RARE Daily

Atsena Therapeutics Raises $55 Million to Advance LCA1 Gene Therapy

December 16, 2020

Rare Daily Staff

Atsena Therapeutics closed an oversubscribed $55 million series A financing that will be used to advance its clinical stage pipeline of gene therapies to treat inherited forms of blindness.

Sofinnova Investments led the financing with participation from new investors Abingworth and Lightstone Ventures, founding investors Hatteras Venture Partners and the Foundation Fighting Blindness’s RD Fund, and existing investors Osage University Partners, University of Florida, and the Manning Family Foundation.

Proceeds will be used to advance Atsena’s ongoing phase 1/2 clinical trial evaluating a gene therapy for patients with GUCY2D-associated Leber congenital amaurosis (LCA1), as well as complete manufacturing development for a phase 3 trial.

LCA is the most common cause of blindness in children. LCA1 is caused by mutations in the GUCY2D gene and results in early and severe vision impairment or blindness. GUCY2D-LCA1 is one of the most common forms of LCA, affecting roughly 20 percent of patients who live with this inherited retinal disease.

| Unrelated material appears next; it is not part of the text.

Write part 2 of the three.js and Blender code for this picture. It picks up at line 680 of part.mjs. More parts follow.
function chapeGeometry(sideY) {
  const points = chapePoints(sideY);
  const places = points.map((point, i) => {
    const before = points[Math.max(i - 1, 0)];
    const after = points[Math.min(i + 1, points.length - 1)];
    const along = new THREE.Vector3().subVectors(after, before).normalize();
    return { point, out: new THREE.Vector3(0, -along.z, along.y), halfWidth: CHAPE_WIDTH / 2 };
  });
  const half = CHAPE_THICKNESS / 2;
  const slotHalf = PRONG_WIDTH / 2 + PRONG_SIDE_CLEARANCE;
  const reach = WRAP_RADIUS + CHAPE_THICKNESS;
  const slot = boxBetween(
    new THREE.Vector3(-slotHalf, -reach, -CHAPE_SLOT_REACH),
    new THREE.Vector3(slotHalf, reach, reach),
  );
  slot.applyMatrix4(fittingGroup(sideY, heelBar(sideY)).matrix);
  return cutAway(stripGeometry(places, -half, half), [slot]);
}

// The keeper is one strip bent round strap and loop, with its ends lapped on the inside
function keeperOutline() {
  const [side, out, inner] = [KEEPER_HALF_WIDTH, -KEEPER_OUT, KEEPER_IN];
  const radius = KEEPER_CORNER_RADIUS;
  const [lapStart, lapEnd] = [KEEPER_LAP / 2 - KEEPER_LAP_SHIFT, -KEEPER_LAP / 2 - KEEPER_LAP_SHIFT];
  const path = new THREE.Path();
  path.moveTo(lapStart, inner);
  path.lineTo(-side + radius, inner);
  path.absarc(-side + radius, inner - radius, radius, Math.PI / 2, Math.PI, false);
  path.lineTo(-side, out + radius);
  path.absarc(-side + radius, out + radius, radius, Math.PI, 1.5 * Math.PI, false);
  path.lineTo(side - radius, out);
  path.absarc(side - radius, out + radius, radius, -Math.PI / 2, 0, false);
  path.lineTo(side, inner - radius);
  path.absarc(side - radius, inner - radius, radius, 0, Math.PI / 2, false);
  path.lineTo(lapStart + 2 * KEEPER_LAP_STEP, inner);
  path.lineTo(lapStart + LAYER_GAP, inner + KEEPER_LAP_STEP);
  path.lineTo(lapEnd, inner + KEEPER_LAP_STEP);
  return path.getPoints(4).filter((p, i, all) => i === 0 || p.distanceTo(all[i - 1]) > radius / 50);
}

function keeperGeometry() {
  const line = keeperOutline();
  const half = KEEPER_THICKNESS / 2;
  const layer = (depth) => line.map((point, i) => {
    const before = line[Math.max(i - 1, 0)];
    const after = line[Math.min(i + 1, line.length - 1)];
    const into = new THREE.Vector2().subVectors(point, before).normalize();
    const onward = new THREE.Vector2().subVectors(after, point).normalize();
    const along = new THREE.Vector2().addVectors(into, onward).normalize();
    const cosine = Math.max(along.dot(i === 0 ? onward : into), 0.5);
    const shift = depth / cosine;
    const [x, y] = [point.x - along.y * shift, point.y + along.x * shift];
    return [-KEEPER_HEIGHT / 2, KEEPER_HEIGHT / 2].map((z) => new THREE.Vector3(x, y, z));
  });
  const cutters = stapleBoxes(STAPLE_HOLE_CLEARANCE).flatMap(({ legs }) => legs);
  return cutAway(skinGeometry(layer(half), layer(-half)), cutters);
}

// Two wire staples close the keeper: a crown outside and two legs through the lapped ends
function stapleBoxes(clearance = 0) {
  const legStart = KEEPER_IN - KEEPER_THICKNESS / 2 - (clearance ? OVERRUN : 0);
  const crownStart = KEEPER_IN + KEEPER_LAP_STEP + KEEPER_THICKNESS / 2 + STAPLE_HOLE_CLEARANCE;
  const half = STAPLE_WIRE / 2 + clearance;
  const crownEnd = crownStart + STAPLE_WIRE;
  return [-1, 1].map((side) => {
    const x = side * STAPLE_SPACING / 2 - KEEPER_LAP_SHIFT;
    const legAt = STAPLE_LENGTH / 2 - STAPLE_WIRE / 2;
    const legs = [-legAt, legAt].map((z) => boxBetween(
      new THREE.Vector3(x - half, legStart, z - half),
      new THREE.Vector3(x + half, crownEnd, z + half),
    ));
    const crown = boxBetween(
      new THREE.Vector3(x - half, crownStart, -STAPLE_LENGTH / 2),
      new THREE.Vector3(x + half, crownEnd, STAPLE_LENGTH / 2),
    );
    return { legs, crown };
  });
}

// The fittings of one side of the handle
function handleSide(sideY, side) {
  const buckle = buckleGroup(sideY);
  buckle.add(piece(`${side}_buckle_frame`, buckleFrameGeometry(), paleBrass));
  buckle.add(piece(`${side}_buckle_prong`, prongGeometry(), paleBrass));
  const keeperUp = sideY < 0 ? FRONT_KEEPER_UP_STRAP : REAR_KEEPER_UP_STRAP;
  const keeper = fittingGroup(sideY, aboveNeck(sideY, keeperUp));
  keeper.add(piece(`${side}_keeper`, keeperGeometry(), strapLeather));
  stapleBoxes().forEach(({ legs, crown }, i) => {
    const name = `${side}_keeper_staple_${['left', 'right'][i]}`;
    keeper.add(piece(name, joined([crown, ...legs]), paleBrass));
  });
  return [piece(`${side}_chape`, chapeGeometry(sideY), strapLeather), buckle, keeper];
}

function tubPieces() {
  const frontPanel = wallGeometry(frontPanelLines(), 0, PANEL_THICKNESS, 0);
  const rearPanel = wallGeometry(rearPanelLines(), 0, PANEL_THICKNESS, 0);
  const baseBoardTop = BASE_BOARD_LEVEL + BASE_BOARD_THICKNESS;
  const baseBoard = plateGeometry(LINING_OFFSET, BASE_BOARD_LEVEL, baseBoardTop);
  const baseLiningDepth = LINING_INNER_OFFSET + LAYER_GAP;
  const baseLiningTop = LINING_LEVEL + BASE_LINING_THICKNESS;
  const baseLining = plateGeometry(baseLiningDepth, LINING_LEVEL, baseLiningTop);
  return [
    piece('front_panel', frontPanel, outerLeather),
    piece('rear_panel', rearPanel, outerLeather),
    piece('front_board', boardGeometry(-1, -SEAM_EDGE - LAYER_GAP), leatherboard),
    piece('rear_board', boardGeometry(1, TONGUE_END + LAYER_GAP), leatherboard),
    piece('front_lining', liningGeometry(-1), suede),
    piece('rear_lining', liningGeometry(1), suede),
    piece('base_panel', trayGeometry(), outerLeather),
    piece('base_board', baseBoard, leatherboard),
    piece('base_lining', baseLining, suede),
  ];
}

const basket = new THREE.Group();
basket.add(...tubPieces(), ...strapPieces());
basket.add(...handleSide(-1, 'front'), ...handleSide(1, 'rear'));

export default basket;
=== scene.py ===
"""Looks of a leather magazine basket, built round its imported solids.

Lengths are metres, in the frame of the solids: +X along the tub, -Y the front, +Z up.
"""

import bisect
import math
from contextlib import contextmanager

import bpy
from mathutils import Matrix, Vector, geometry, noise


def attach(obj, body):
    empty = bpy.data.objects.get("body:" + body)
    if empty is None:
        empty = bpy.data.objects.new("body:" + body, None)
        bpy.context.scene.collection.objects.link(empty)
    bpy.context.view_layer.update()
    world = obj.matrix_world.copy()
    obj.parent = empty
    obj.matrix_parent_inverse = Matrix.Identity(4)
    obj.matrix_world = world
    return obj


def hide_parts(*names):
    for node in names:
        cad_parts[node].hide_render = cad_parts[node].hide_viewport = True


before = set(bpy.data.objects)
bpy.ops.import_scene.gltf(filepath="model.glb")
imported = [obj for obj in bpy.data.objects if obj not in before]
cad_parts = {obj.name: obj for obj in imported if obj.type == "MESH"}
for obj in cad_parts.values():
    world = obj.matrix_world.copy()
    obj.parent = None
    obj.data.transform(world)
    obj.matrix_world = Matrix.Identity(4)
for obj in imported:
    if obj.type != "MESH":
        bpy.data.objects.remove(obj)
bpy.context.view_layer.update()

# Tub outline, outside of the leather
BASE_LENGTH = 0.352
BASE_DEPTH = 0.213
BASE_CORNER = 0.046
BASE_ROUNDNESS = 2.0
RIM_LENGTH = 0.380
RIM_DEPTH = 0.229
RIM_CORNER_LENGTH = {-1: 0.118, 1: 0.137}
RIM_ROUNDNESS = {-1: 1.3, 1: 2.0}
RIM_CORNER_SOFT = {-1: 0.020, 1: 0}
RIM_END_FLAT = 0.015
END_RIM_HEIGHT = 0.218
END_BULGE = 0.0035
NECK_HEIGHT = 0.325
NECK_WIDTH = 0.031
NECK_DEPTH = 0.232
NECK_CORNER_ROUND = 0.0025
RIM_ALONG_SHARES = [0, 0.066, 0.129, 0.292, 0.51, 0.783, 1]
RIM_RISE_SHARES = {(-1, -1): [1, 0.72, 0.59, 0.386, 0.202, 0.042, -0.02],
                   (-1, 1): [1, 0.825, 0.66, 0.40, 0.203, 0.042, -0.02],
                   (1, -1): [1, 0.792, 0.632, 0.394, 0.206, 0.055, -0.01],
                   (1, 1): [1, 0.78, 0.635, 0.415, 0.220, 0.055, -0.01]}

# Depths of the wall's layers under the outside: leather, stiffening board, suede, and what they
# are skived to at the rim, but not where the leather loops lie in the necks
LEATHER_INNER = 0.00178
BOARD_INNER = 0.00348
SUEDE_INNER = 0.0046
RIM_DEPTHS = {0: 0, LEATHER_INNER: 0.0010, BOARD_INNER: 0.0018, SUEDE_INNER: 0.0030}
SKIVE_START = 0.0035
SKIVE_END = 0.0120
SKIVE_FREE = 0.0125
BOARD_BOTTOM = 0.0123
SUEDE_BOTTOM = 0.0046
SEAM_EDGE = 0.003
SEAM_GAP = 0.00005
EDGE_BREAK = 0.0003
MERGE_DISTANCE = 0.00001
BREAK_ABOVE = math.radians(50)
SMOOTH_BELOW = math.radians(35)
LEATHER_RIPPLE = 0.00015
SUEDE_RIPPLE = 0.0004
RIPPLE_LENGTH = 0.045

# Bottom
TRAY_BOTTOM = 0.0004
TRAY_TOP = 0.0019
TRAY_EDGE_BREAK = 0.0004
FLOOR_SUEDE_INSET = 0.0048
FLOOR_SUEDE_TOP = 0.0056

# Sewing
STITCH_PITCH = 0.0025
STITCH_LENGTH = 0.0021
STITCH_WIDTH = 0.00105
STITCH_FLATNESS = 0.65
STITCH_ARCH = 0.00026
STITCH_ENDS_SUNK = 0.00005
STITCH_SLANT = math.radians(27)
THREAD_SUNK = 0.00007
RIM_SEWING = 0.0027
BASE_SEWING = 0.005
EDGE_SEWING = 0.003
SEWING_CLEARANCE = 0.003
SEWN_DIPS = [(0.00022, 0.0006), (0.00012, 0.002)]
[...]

The phase 1/2 LCA1 clinical trial is currently enrolling patients in the second dosing cohort. Atsena exclusively licensed the rights to the gene therapy from Sanofi, which originally licensed it from University of Florida.

The funds will also enable Atsena to expand its team to support the research and development of novel gene therapies, including the progression of two existing preclinical programs in inherited retinal diseases toward the clinic, and to advance its AAV technology platform.

“We are grateful for the support of our new and existing investors and are encouraged by their enthusiasm for the potential of our technology to overcome the unique hurdles of inherited retinal diseases to prevent or reverse blindness,” said Patrick Ritschel, CEO of Atsena. “The series A financing provides financial runway to reach the key inflection point of reading out efficacy data from our LCA1 clinical trial.”